United States District Court, W.D. Oklahoma

April 19, 2017




         Before the Court is Defendant Stoneham Bunting's Motion to Vacate, Set Aside or Correct Sentence [Doc. No. 150], filed pursuant to 28 U.S.C. § 2255. The government has filed a response [Doc. No. 160], accompanied by an affidavit of Defendant's original counsel, Jack Dempsey Pointer [Doc. No. 160-1], and a transcript of the plea hearing held on January 15, 2015 [Doc. No. 160-2]. For reasons that follow, the Court finds that no hearing is needed and the Motion must be denied.[1]

         Factual and Procedural Background

         A law enforcement investigation of a drug trafficking organization revealed that Defendant was a source of cocaine for a target of the investigation, Terry Wilkerson. During surveillance, agents observed Mr. Wilkerson enter Defendant's jewelry store to purchase cocaine for sale to an undercover officer. Agents later executed search warrants at Defendant's residence and jewelry store, and seized evidence that included a .38 caliber revolver and a shotgun. Defendant was interviewed after the search and admitted his involvement in selling cocaine to Mr. Wilkerson. He was arrested on a criminal complaint. On May 6, 2014, a federal grand jury charged Defendant, Mr. Wilkerson, and two others with conspiring to possess with intent to distribute, and to distribute, five kilograms or more of cocaine in violation of 21 U.S.C. § 846. See Indictment [Doc. No. 29]. The penalty for this offense is provided by 21 U.S.C. § 841(b)(1)(A), which mandates a minimum prison term of 10 years and authorizes a maximum sentence of life imprisonment.[2]

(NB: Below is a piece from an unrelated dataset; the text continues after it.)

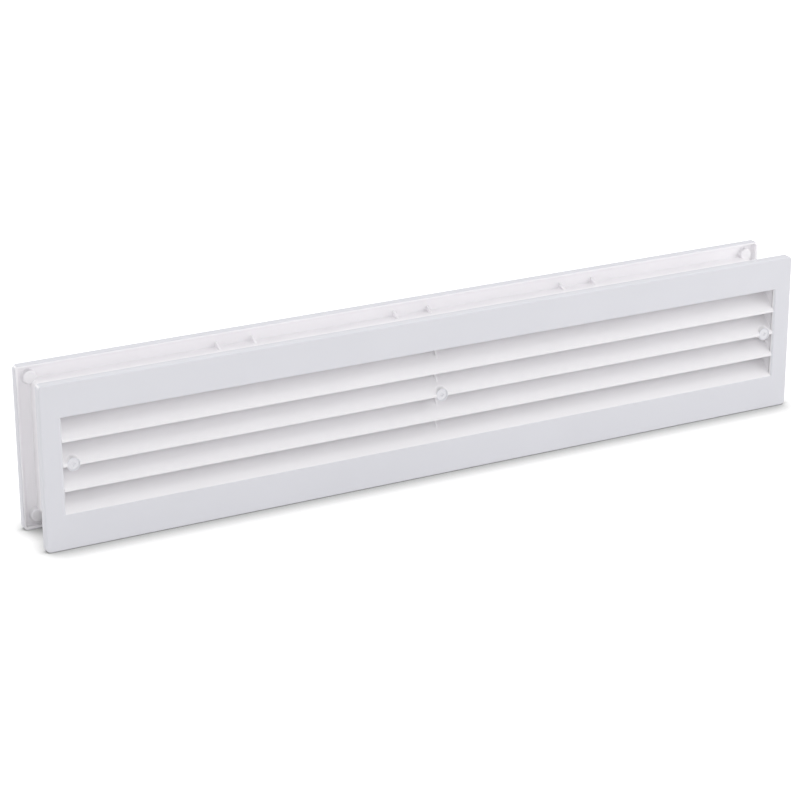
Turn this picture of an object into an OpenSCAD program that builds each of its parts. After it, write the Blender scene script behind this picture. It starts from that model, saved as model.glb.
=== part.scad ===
/* [Flanges] */
// Width of both flanges
flange_w = 455; // [430:1:480]
// Height of both flanges
flange_h = 90; // [86:1:110]
// Thickness of the face plate
plate_t = 2; // [1.6:0.1:2.4]
// Depth of the rim, from the show face to the edge that bears on the door
rim_depth = 5; // [4:0.5:7]
// Thickness of the rim
rim_t = 1.5; // [1.2:0.1:1.8]
// Radius of the flange's outer corners
corner_r = 2.5; // [2:0.5:4]
// Radius round the outer edge of the show face
edge_r = 1; // [0.6:0.1:1.4]
// Radius of the louvre opening's top and bottom edges
mouth_r = 0.4; // [0.3:0.1:0.8]
// Radius of the louvre opening's two end edges
mouth_end_r = 1.6; // [0.8:0.1:1.6]

/* [Louvre vanes] */
// Height from one vane lip to the next
vane_pitch = 13.3; // [12.5:0.1:14.5]
// Depth from the show face to the back of a vane
vane_depth = 14; // [12:0.5:15]
// Thickness of a vane
vane_t = 1.6; // [1.2:0.1:2]
// Slope of a vane at its lip, in degrees above level
lip_slope = 46; // [44:1:50]
// Slope of a vane at its back edge, in degrees above level
tail_slope = 34; // [30:1:38]
// How far the lips and screw bosses lie behind the show face
lip_inset = 0.3; // [0.2:0.1:0.6]
// How far a vane's flat lip reaches down below the vane's own sweep
lip_drop = 0.3; // [0.2:0.1:0.4]
// Radius of the two corners of a lip
lip_r = 0.3; // [0.2:0.05:0.35]

/* [Centre rib] */
// Thickness of the upright rib at mid width
rib_t = 1.2; // [1:0.1:2]
// Depth from the show face to the front of the rib
rib_start = 8; // [6:0.5:9]
// How far the rib's foot runs forward along the vane below
rib_toe = 3; // [1:0.5:4]
// Height of that foot where it meets the rib
rib_foot = 1.4; // [1:0.1:2]

/* [Collars] */
// Distance from the flange's outer edge in to the outer collar
overhang = 8.7; // [8.4:0.1:9.6]
// Wall of each collar
collar_t = 1.2; // [1:0.1:1.6]
// Gap between the two collars on each side
collar_gap = 0.3; // [0.2:0.05:0.5]
// Radius of the collar's outer corners
collar_r = 2; // [1.9:0.1:3]
// How far the front collar still reaches into the rear one with the thickest door
collar_overlap = 6.8; // [5:0.1:8]

/* [Fit to the door] */
// Thinnest door: the gap between the two rims when closed
door_min = 28.6; // [26:0.2:36]
// How far the rear half draws out for a thicker door
door_travel = 15; // [8:0.5:15]
// Gap left between the ends of the two halves when closed
end_gap = 0.4; // [0.3:0.1:0.8]

/* [Screws] */
// Distance from the end of the opening to the outer screws
screw_inset = 5.4; // [4.6:0.1:8]
// Height of the screw axes above the lip of the middle vane
screw_rise = 0.6; // [0.4:0.1:2]
// Outer diameter of the screw bosses and posts
boss_d = 7.2; // [7:0.1:8]
// Length of the front screw bosses
boss_len = 9.7; // [8:0.1:9.7]
// Diameter of the screw head
head_d = 5.6; // [5.2:0.1:5.8]
// Height of the screw head
head_h = 2; // [1.6:0.1:2.4]
// How deep the head sits below the face of its boss
head_sink = 0.2; // [0.2:0.1:0.8]
// Diameter of the screw's shank
shank_d = 3; // [2.6:0.1:3.2]
// Length of the screw's point
point_len = 2.5; // [2:0.5:4]
// Width of the arms of the cross recess
cross_w = 0.8; // [0.6:0.1:1]
// Length across the cross recess
cross_l = 3; // [2.6:0.1:3.4]
// Depth of the cross recess
cross_d = 0.8; // [0.6:0.1:1.4]
// Solid end of a rear post, behind the screw's bore
post_end = 1.2; // [1:0.1:2]

/* [Bosses and gussets] */
// Diameter of the corner bosses
corner_d = 7.2; // [6:0.1:7.2]
// Distance from the front flange's outer edges in to a corner boss's axis
front_corner_inset = 5.5; // [5.5:0.1:5.8]
// Distance from the rear flange's ends in to a corner boss's axis
rear_corner_x = 8; // [7:0.1:8.2]
// Distance from the rear flange's top and bottom edges in to a corner boss's axis
rear_corner_z = 7.2; // [6.6:0.1:7.5]
// Thickness of a gusset
gusset_t = 1.4; // [1:0.1:2]
// Height of a gusset up the flange plate
gusset_h = 3; // [2:0.2:5]
// Length of a gusset along the collar
gusset_l = 5.5; // [3:0.5:12]
// Distance between the two gussets of a pair
gusset_pair = 20.6; // [16:0.2:30]
// Distance from the middle pair of gussets to the outer pairs
gusset_step = 105.3; // [80:0.1:130]

/* [Hidden] */

$fn = 48;
white = "white";
vane_count = 4;
cut = 1;                      // how far a cutter runs past the face that it cuts
head_gap = 0.2;               // gap between a screw head and the wall of its seat
seat_gap = 0.15;              // gap under a screw head
shank_clearance = 0.4;        // gap round the shank in a front boss
thread_gap = 0.05;            // gap round the shank in a rear post
tip_gap = 0.6;                // gap ahead of the screw's point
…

         An experienced criminal defense attorney, Mr. Pointer, was appointed to represent Defendant at his initial appearance. Negotiations between the parties resulted in a plea agreement and the filing of the Superseding Information [Doc. No. 92] on November 25, 2014, charging Defendant with conspiracy to possess with intent to distribute and to distribute an unspecified quantity of cocaine. The maximum penalty for this offense is a 20-year term of imprisonment; there is no mandatory minimum prison sentence. See 21 U.S.C. § 841(b)(1)(C). In the plea agreement, the parties stipulated that the amount of cocaine involved in the offense was 3.5 kilograms. See Plea Agreement [Doc. No. 93], ¶ 7. As part of the agreement, Defendant waived his right to appeal or collaterally challenge his conviction and sentence except under limited circumstances; one exception is a collateral attack based on “claims of ineffective assistance of counsel that relate specifically to the validity of the defendant's guilty plea or the [appeal and collateral challenge] waivers in this paragraph.” See id. ¶ 8(c). The government agreed to dismiss the Indictment at sentencing, and agreed that Defendant should receive the maximum downward adjustment for acceptance of responsibility in computing an advisory guideline range of imprisonment under the Sentencing Guidelines. See id. ¶ 7.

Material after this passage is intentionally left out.